Why Growth Creates Problems
Strong business performance is usually judged by visible results like sales, market share, and shareholder returns. Yet the real struggle often happens inside the company. Leaders must keep the culture strong, build systems that can handle growth, and make sure the original purpose does not get buried under new layers of process. Many executives blame outside conditions when growth slows, but in most cases the deeper problem is internal complexity.
Growth creates a strange tension. The practices that help a young company succeed do not always work once the business becomes much larger. New departments, reporting lines, and approval steps are added to bring order, but these same tools often slow the company down. Over time, speed turns into caution, focus turns into distraction, and people closest to the customer lose influence.
This pattern explains why many successful firms lose momentum even when they still have money, talent, and market position. Nokia is a clear example. It had the resources and technical ability to lead the smartphone era, but the company became too slow and inward-looking to act decisively. While faster rivals moved ahead, Nokia’s size became a burden instead of an advantage.

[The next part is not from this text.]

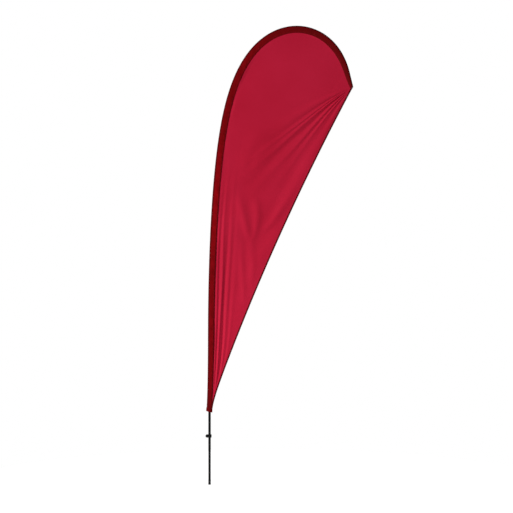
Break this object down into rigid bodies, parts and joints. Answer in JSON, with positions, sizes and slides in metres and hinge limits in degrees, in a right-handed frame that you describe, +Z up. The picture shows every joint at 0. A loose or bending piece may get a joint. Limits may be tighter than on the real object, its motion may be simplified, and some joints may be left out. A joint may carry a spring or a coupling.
{
  "type": "teardrop flag",
  "caption": "Teardrop-shaped advertising flag: a red sail on a bent sectional pole in a sewn sleeve, tensioned by a cord and clamp collar, for a spindle base.",
  "frame": {"origin": "centre of the pole's bottom rim, in the mouth of its spindle socket", "axes": "+Z up along the straight lower pole, +X from the pole to the sail's tip corner, +Y square to the sail"},
  "size_m": [0.8671, 0.0376, 2.6922],
  "materials": {
    "sail_fabric": "light woven polyester, faint sheen",
    "sleeve_fabric": "doubled woven polyester, matt",
    "hem_fabric": "folded woven polyester, stitched",
    "webbing": "ribbed webbing",
    "black_pole": "black anodised, satin",
    "fibreglass": "pultruded, lengthwise grain",
    "steel": "zinc plated",
    "black_plastic": "moulded, fine texture",
    "elastic_cord": "braided elastic"
  },
  "bodies": {
    "pole_foot": {"foot_bush": "black_plastic", "lower_pole": "black_pole"},
    "mast": {"mid_pole": "fibreglass", "stop_ring": "black_pole", "tip_ferrule": "steel", "tip_pole": "fibreglass", "tip_cap": "black_plastic", "tip_pocket": "webbing", "pole_sleeve": "sleeve_fabric", "foot_band": "sleeve_fabric", "sail": "sail_fabric", "leech_hem": "hem_fabric", "cord_tab": "webbing", "tension_cord": "elastic_cord"},
    "collar": {"tension_collar": "black_plastic", "clamp_nut": "steel"},
    "screw": {"clamp_screw": "steel", "clamp_knob": "black_plastic"}
  },
  "joints": [
    {"name": "mast_lift", "type": "slide", "parent": "pole_foot", "child": "mast", "axis": [0, 0, 1], "range_m": [0, 0.12]},
    {"name": "collar_slide", "type": "slide", "parent": "mast", "child": "collar", "axis": [0, 0, 1], "range_m": [-0.06, 0.06], "deforming": ["tension_cord"]},
    {"name": "screw_turn", "type": "hinge", "parent": "collar", "child": "screw", "pos_m": [-0.015, 0, 0.285], "axis": [0, 1, 0], "range_deg": [0, 540]}
  ]
}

The same pattern can also be reversed. DaVita was close to collapse when Kent Thiry took over, yet it recovered by rebuilding a sense of mission and ownership among employees. The turnaround did not begin with a complicated strategy. It began by restoring energy, focus, and accountability inside the organization.
Business life cycles now move faster than they once did. Young companies can reach large scale quickly, and established firms can lose their edge just as fast. Size alone no longer guarantees safety. Companies that endure are the ones that learn how to grow without losing the drive, clarity, and urgency that made them successful in the first place.